Expected Return of Boeing stock = 3.2% + 1.22 * 9.9%

Expected Return of Boeing stock = 3.2% + 12.078%

Expected Return of Boeing stock = 15.278%

Therefore, the expected return of Boeing stock is 15.278%.

To calculate the beta of a portfolio that consists of 55% Intel stock and 45% Boeing stock, we can use the formula:

Beta of Portfolio = Weight of Intel stock * Beta of Intel stock + Weight of Boeing stock * Beta of Boeing stock

Given:

  • Weight of Intel stock = 55%
  • Weight of Boeing stock = 45%
  • Beta of Intel stock = 0.71
  • Beta of Boeing stock = 1.22

Substituting the values into the formula:

Beta of Portfolio = 55% * 0.71 + 45% * 1.22

Calculating the expression:

Beta of Portfolio = 0.3905 + 0.549

Beta of Portfolio = 0.9395

Therefore, the beta of the portfolio consisting of 55% Intel stock and 45% Boeing stock is 0.9395.

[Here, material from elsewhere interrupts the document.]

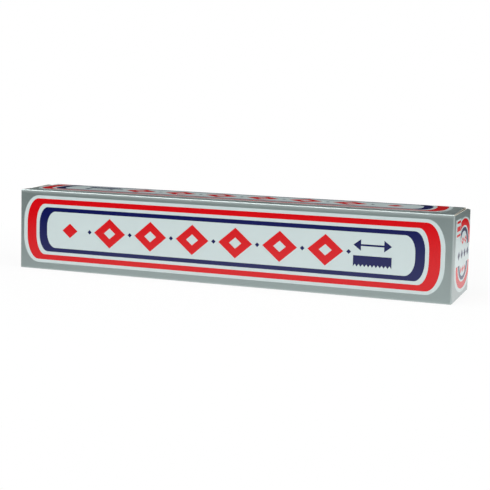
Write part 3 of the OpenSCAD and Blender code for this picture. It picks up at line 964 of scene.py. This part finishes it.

To calculate the expected return of a portfolio that consists of 55% Intel stock and 45% Boeing stock, we can use the formula:

Expected Return of Portfolio = Weight of Intel stock * Expected Return of Intel stock + Weight of Boeing stock * Expected Return of Boeing stock

Given:

  • Weight of Intel stock = 55%
  • Weight of Boeing stock = 45%
  • Expected Return of Intel stock = 10.229%
  • Expected Return of Boeing stock = 15.278%

Substituting the values into the formula:

Expected Return of Portfolio = 55% * 10.229% + 45% * 15.278%

Calculating the expression:

Expected Return of Portfolio = 5.62595% + 6.8751%

Expected Return of Portfolio = 12.50105%

Therefore, the expected return of a portfolio consisting of 55% Intel stock and 45% Boeing stock is 12.50105%.